[Start of PROVIDED MATERIAL]

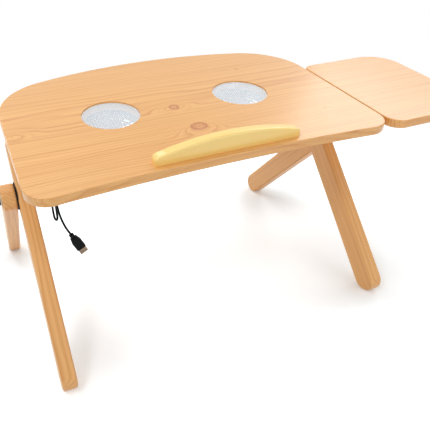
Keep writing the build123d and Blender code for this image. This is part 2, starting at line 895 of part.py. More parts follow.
def make_cord_hook():
    """a screwed plate with an arm and a lipped bar that the folded cord hangs over"""
    bar_height = underside - hook_drop
    with BuildPart() as hook:
        with BuildSketch(on_desk(hook_left + hook_base_length / 2, hook_row, underside)):
            RectangleRounded(hook_base_length, hook_base_width, hook_base_corner)
            with Locations((hook_screw_offset - hook_base_length / 2, 0)):
                Circle(screw_radius + screw_clearance, mode=Mode.SUBTRACT)
        extrude(amount=-hook_base_thickness)
        with BuildSketch(desk_side_plane(hook_left)):
            with Locations((hook_row, underside - hook_drop / 2)):
                Rectangle(hook_arm_width, hook_drop)
            with Locations((hook_row, bar_height)):
                Circle(hook_arm_width / 2)
        extrude(amount=hook_arm_thickness)
        with BuildSketch(desk_side_plane(hook_left)):
            with Locations((hook_row, bar_height)):
                Circle(hook_bar_radius)
        extrude(amount=-hook_bar_length)
        with BuildSketch(desk_side_plane(hook_left - hook_bar_length)):
            with Locations((hook_row, bar_height)):
                Circle(hook_lip_radius)
        extrude(amount=hook_lip)
    save(hook, "cord_hook")


plug_way = (tail_route[-1] - tail_route[-2]).normalized()


def plug_plane(along):
    """square to the plug, that far from the cord's end, with the plug's broad way as x"""
    middle = tail_route[-1] + plug_way * along
    return Plane(origin=middle, x_dir=(-plug_way.Z, 0, plug_way.X), z_dir=plug_way)


def make_plug_grip():
    shoulder = plug_neck_length + plug_shoulder
    with BuildPart() as grip:
        with BuildSketch(plug_plane(0)):
            Circle(plug_neck_radius)
        extrude(amount=plug_neck_length)
        with BuildSketch(plug_plane(0)):
            Circle(plug_collar_radius)
        extrude(amount=plug_collar_length)
        with BuildSketch(plug_plane(plug_neck_length)):
            RectangleRounded(plug_throat_width, plug_throat_depth, plug_round)
        with BuildSketch(plug_plane(shoulder)):
            RectangleRounded(plug_grip_width, plug_grip_depth, plug_round)
        loft()
        with BuildSketch(plug_plane(shoulder)):
            RectangleRounded(plug_grip_width, plug_grip_depth, plug_round)
        extrude(amount=plug_grip_length - plug_shoulder)
        far_end = grip.faces().sort_by(Axis(tail_route[-1], plug_way))[-1]
        fillet(far_end.edges(), radius=plug_end_round)
    save(grip, "plug_grip")


def make_plug_shell():
    """an open steel sleeve with two square holes through its broad walls"""
    hole_place = plug_plane(plug_neck_length + plug_grip_length + shell_length - shell_hole_from_tip)
    broad_side = Plane(origin=hole_place.origin, x_dir=hole_place.x_dir, z_dir=hole_place.y_dir)
    with BuildPart() as shell:
        with BuildSketch(plug_plane(plug_neck_length + plug_grip_length)):
            Rectangle(shell_width, shell_depth)
            Rectangle(shell_width - 2 * shell_wall, shell_depth - 2 * shell_wall, mode=Mode.SUBTRACT)
        extrude(amount=shell_length)
        with BuildSketch(broad_side):
            with GridLocations(shell_hole_pitch, 0, 2, 1):
                Rectangle(shell_hole_width, shell_hole_length)
        extrude(amount=shell_depth, both=True, mode=Mode.SUBTRACT)
    save(shell, "plug_shell")


def make_plug_tongue():
    """the plate inside the sleeve that carries the contacts"""
    side_step = tongue_thickness / 2 - (shell_depth / 2 - shell_wall)
    with BuildPart() as tongue:
        with BuildSketch(plug_plane(plug_neck_length + plug_grip_length)):
            with Locations((0, side_step)):
                Rectangle(shell_width - 2 * shell_wall, tongue_thickness)
        extrude(amount=shell_length - shell_wall)
    save(tongue, "plug_tongue")


for side, way in sides.items():
    across = way * fan_x
    make_mesh(side, across)
    make_fan_frame(side, across)
    make_fan_rotor(side, across)
    make_fan_axle(side, across)
    make_fan_guard(side, across)
    make_bracket(f"{side}_leg_bracket", way)
    make_leg(
        f"{side}_front_leg",
        way,
        leg_inner_face,
        pivot,
        front_foot,
        [
            ("inner", pivot, spigot_radius, disc_recess),
            ("outer", brace_pivot, spigot_radius, disc_recess),
            ("outer", pivot, bolt_head_radius + bolt_head_room, bolt_head_height),
        ],
    )
    make_leg(
        f"{side}_rear_leg",
        way,
        rear_leg_face,
        brace_pivot,
        rear_foot,
        [("inner", brace_pivot, spigot_radius, disc_recess)],
    )
    make_disc(f"{side}_bracket_disc", way, bracket_face, 1, pivot)
    make_disc(f"{side}_front_leg_tilt_disc", way, leg_inner_face + disc_recess, -1, pivot)
    make_disc(f"{side}_front_leg_brace_disc", way, half_width - disc_recess, 1, brace_pivot)
    make_disc(f"{side}_rear_leg_disc", way, rear_leg_face + disc_recess, -1, brace_pivot)
    tilt_washer_seat = bracket_face - bracket_thickness
    tilt_knob_seat = tilt_washer_seat - washer_thickness
    tilt_head_face = half_width - bolt_head_height
    tilt_bolt_length = tilt_head_face - tilt_knob_seat + thread_length - thread_room
    make_bolt(f"{side}_tilt_bolt", way, tilt_head_face, -1, pivot, tilt_bolt_length)
    make_washer(f"{side}_tilt_washer", way, tilt_washer_seat, -1, pivot)
    make_knob(f"{side}_tilt_knob", way, tilt_knob_seat, -1, pivot)
    brace_washer_seat = rear_leg_face + leg_thickness
    brace_knob_seat = brace_washer_seat + washer_thickness
    brace_bolt_length = brace_knob_seat - leg_inner_face + thread_length - thread_room
    make_bolt(f"{side}_brace_bolt", way, leg_inner_face, 1, brace_pivot, brace_bolt_length)
    make_washer(f"{side}_brace_washer", way, brace_washer_seat, 1, brace_pivot)
    make_knob(f"{side}_brace_knob", way, brace_knob_seat, 1, brace_pivot)

make_desk_board()
make_stopper()
make_countersunk_screws(
    "stopper_screws",
    [(place, stopper_middle) for place in stopper_screws_at],
    underside,
    desk_thickness + screw_in_wood,
)
make_pan_screws("fan_screws", fan_screw_places(), guard_bottom, guard_thickness + fan_depth + screw_in_wood)
make_pan_screws(
    "bracket_screws",
    bracket_screw_places(),
    underside - bracket_thickness,
    bracket_thickness + screw_in_wood,
)
make_pan_screws(
    "hook_screw",
    cord_screw_places[:1],
    underside - hook_base_thickness,
    hook_base_thickness + screw_in_wood,
)
mount_bottom = tie_top + tie_wall
make_pan_screws("tie_screw", cord_screw_places[1:], mount_bottom, underside - mount_bottom + screw_in_wood)
make_side_leaf()
make_leaf_rods()
make_leaf_collars()
make_cord_gland()
lead = make_cord("cord_lead", lead_route)
hank = make_cord("cord_hank", hank_route())
tail = make_cord("cord_tail", tail_route)
print("hank gap to itself", round(least_gap(hank), 2), "tail gap to itself", round(least_gap(tail), 2))
print("cord length", round(lead.length + hank.length + tail.length, 1))
make_hank_tie()
make_tie_mount()
make_cord_hook()
make_plug_grip()
make_plug_shell()
make_plug_tongue()
print("floor", round(floor_height, 2), "pivot", pivot, "brace pivot", brace_pivot)
print("front foot", front_foot, "rear foot", rear_foot, "rear leg length", round(rear_leg_length, 2))
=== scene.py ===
import math
import bpy
import numpy as np
from mathutils import Matrix, Vector


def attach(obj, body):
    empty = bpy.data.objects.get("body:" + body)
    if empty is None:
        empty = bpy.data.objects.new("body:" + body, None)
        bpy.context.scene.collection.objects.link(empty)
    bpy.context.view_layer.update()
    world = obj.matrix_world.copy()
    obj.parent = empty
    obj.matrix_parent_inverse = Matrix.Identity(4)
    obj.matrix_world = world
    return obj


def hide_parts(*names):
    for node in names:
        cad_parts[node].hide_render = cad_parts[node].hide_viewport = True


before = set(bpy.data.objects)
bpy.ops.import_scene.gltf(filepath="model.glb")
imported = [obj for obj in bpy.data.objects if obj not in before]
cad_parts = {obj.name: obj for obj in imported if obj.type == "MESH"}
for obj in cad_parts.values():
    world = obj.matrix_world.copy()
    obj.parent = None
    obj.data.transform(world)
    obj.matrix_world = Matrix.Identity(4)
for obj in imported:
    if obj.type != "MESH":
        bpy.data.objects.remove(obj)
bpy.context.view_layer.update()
scene = bpy.context.scene
print("laptop table: frame loaded,", len(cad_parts), "nodes")


# view

viewFacts = {
    "place": (-0.33979, -0.78891, 0.27270),     # metres
    "yaw": 19.25, "pitch": 27.32, "roll": -3.68,  # degrees
    "lens": 42.27, "sensor": 36,    # mm
    "shiftAcross": 0.1557, "shiftUp": -0.0581,      # in widths of the picture
    "nearest": 0.02,        # metres, nearer than which nothing is drawn
}


def placeCamera(facts):
    # looks along yaw and down by pitch, then rolls about the line of sight
    yaw, pitch, roll = (math.radians(facts[k]) for k in ("yaw", "pitch", "roll"))
    level = math.cos(pitch)
    ahead = Vector((math.sin(yaw) * level, math.cos(yaw) * level, -math.sin(pitch)))
    across = Vector((math.cos(yaw), -math.sin(yaw), 0))
    up = across.cross(ahead)
    turned = math.cos(roll) * across + math.sin(roll) * up
    upright = math.cos(roll) * up - math.sin(roll) * across
    camera = bpy.data.objects.new("photoCamera", bpy.data.cameras.new("photoCamera"))
    facing = Matrix((turned, upright, -ahead)).transposed().to_4x4()
    camera.matrix_world = Matrix.Translation(facts["place"]) @ facing
    camera.data.lens = facts["lens"]
    camera.data.sensor_width = facts["sensor"]
    camera.data.shift_x = facts["shiftAcross"]
    camera.data.shift_y = facts["shiftUp"]
    camera.data.clip_start = facts["nearest"]
    scene.collection.objects.link(camera)
    scene.camera = camera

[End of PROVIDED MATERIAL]

REQUIREMENTS: Extract verbatim only those lines that run from the line with "make_leaf_rods()" to the line with "bpy.data.objects.remove(obj)", inclusive.

OUTPUT:
make_leaf_rods()
make_leaf_collars()
make_cord_gland()
lead = make_cord("cord_lead", lead_route)
hank = make_cord("cord_hank", hank_route())
tail = make_cord("cord_tail", tail_route)
print("hank gap to itself", round(least_gap(hank), 2), "tail gap to itself", round(least_gap(tail), 2))
print("cord length", round(lead.length + hank.length + tail.length, 1))
make_hank_tie()
make_tie_mount()
make_cord_hook()
make_plug_grip()
make_plug_shell()
make_plug_tongue()
print("floor", round(floor_height, 2), "pivot", pivot, "brace pivot", brace_pivot)
print("front foot", front_foot, "rear foot", rear_foot, "rear leg length", round(rear_leg_length, 2))
=== scene.py ===
import math
import bpy
import numpy as np
from mathutils import Matrix, Vector


def attach(obj, body):
    empty = bpy.data.objects.get("body:" + body)
    if empty is None:
        empty = bpy.data.objects.new("body:" + body, None)
        bpy.context.scene.collection.objects.link(empty)
    bpy.context.view_layer.update()
    world = obj.matrix_world.copy()
    obj.parent = empty
    obj.matrix_parent_inverse = Matrix.Identity(4)
    obj.matrix_world = world
    return obj


def hide_parts(*names):
    for node in names:
        cad_parts[node].hide_render = cad_parts[node].hide_viewport = True


before = set(bpy.data.objects)
bpy.ops.import_scene.gltf(filepath="model.glb")
imported = [obj for obj in bpy.data.objects if obj not in before]
cad_parts = {obj.name: obj for obj in imported if obj.type == "MESH"}
for obj in cad_parts.values():
    world = obj.matrix_world.copy()
    obj.parent = None
    obj.data.transform(world)
    obj.matrix_world = Matrix.Identity(4)
for obj in imported:
    if obj.type != "MESH":
        bpy.data.objects.remove(obj)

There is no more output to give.